Having the Right Soil
A lawn owner can purchase the highest quality seed they can afford, but if the soil is of poor quality, the lawn won’t be what it should be. The soil for a new lawn should be revived with nutrients found in humus and compost, and its pH will need to be checked. Grass, like many plants, prefers soil on the acidic side, which would translate to a pH just below 7.0. Though sowing seed is easier than rolling out sod and planting one plug at a time in the yard, it’s still work. For successful execution, the trick is to overseed or sow more seed than is recommended on the bag, as not every grass seed will sprout. Be sure to sow cool-season grasses in the spring or early autumn, while warm-season grasses should be sown early in the summer. Different spreaders are best suited for different types of grass seed, so the owner should confirm that they have the right spreader. When sowing seeds, it’s best to start at the perimeter of the property, then maneuver the spreader around like you’re mowing the lawn. After that, the seeds and fertilizer should be covered with a layer of soil, no more than 1/4 inch thick. Some homeowners will add straw to mulch the new lawn. After the seed has been sown, water the lawn until the soil is moist to the depth of one inch. This may mean turning on the sprinkler for 1-2 hours per day until the seeds start to sprout. Once the seed has sprouted, the top 3 inches of the soil should stay moist until the grass is tall enough to mow. This is about 3 inches. When the grass reaches that height, make sure that the soil is watered to 4 to 8 inches deep once or twice a week, depending on the weather. Whatever you do, don’t water a lawn after the sun sets.

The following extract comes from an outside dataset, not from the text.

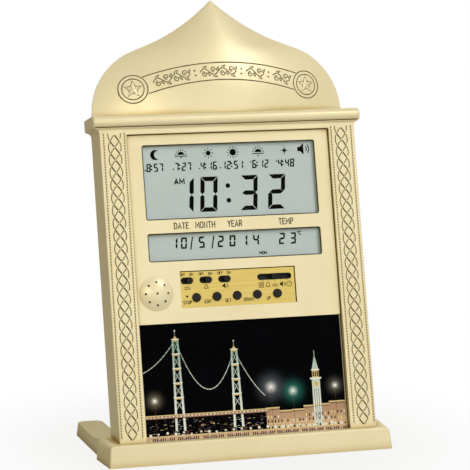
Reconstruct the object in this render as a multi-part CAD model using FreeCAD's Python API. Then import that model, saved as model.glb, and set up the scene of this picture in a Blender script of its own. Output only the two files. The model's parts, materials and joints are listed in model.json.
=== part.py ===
"""Table azan clock: an onion-domed case that leans back on a U-shaped stand.

Case pieces are drawn upright in the case's own frame: x to the right, y from the pillar faces into
the case, z up along the case. `lean_back` then tilts them onto the stand. The stand is drawn level,
with its front edge at y = 0. The origin is on the table, under the middle of the footprint.
All sizes are in millimetres.
"""
import FreeCAD
import Part
import math
import os

from FreeCAD import Placement, Rotation, Vector

# --- driving dimensions -------------------------------------------------------------------------
LEAN = 14.0                 # degrees that the case leans back
SEAT_Y = 8.8                # where the case's origin stands on the stand
SEAT_Z = 16.5

CASE_HALF_W = 91.0          # outer faces of the pillars
CASE_DEPTH = 24.0           # pillar face to rear edge
CASE_BOTTOM = -6.0          # the case's foot, sunk in the stand
WALL = 2.4                  # moulded wall
BASE_FACE = 2.0             # plane that the cornice and the dome grow from
FIT = 0.2                   # clearance between a piece and its seat
PAST = 1.0                  # how far a cutting shape runs past the face that it opens
ROOT = 0.5                  # how far a post or rib is sunk in the wall that carries it
NEAR = 0.01                 # two places this close are one

OPENING_HALF_W = 72.2       # between the pillars
OPENING_TOP = 205.8
OPENING_R = 1.0
PILLAR_EDGE_R = 0.8         # outer front edges of the pillars
SOFT_EDGE_R = 0.5           # round the opening, and along the panel's foot

CORNICE_HALF_W = 95.3
CORNICE_BOTTOM = 210.4
CORNICE_TOP = 219.5
CORNICE_END_R = 1.5
COVE_TOP = 210.7            # upper edge of the hollow moulding under the cornice
COVE_LIP = 0.3              # plumb edge at its top
FRONT_COVE_LOW, FRONT_COVE_OUT = 208.0, 1.2
SIDE_COVE_LOW, SIDE_COVE_OUT = 206.9, 3.0

DOME_HALF_W = 89.8
DOME_SPRING = 221.5         # the outline stands plumb up to here
SHOULDER_R = 48.0           # convex arc of the onion outline
OGEE_ANGLE = 18.0           # slope where the outline turns from convex to hollow, in degrees
DOME_TIP = 301.0
DOME_BULGE = 20.4           # how far the dome's middle stands in front of its rim
DOME_RIM = 1.6              # plumb edge all round the dome
DOME_ARC_STEPS = 6
DOME_ROOT = 3.0             # how far the dome reaches down into the cornice
DOME_WALL = 1.6             # at the middle of its front; the rim keeps WALL
DOME_TOP_HALF_W = 0.4       # last section, under the tip
DOME_HOLLOW_TOP = 6.0       # half-width of the hollow's last section
LEAST_BOW = 0.12
CORNICE_ROOF = 2.0          # thickness above the room in the cornice

PANEL_FACE = 2.4            # front panel's face, behind the pillar faces
PANEL_T = 2.2
PANEL_HALF_W = 79.0
PANEL_TOP = 209.0
PANEL_FOOT = 76.7           # lower edge of the plain panel, where the picture begins
SHADOW_GAP_W, SHADOW_GAP_DEPTH = 0.6, 1.2           # between the panel's face and the opening's walls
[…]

Though the lawn may be ready to mow when the grass blades are about 3 inches high, it’s best to hold off on mowing until it extends beyond that three-inch mark, since the roots of taller grass penetrate the soil to a greater depth. When it’s finally time to mow, the mower’s blade must be sharp to avoid crushing the grass. The lawnmower should take no more than 1/3 off the top of the grass blade.
Applying the Right Fertilizer
After the grass is established, it should be fertilized every month during the growing season. Though, there are some exceptions. Your lawn shouldn’t be fed when it’s dormant or during a drought.
Keeping Weeds at Bay
Weeds like to grow around the same time as the grass, so it’s wise to address weeds before they even emerge. This is the job of a pre-emergent herbicide, which is applied in very late winter or very early spring. There are herbicides target broad-leafed and fine leafed weeds, keeping your turfgrass in top condition. If you’re hoping to avoid herbicides, another method to control weeds is to simply uproot them when they first sprout.
Evicting Pests From Your Lawn
Pests tend to make an appearance around the same time as weeds. A healthy lawn is its own ecosystem, so there will be beneficial bugs that exist to prey on undesirable bug species. You can support beneficial insects by introducing more beneficial organisms such as grub-killing milky spore and nematodes to your yard or garden. With the right pest-control strategies, your perfect lawn is just within reach.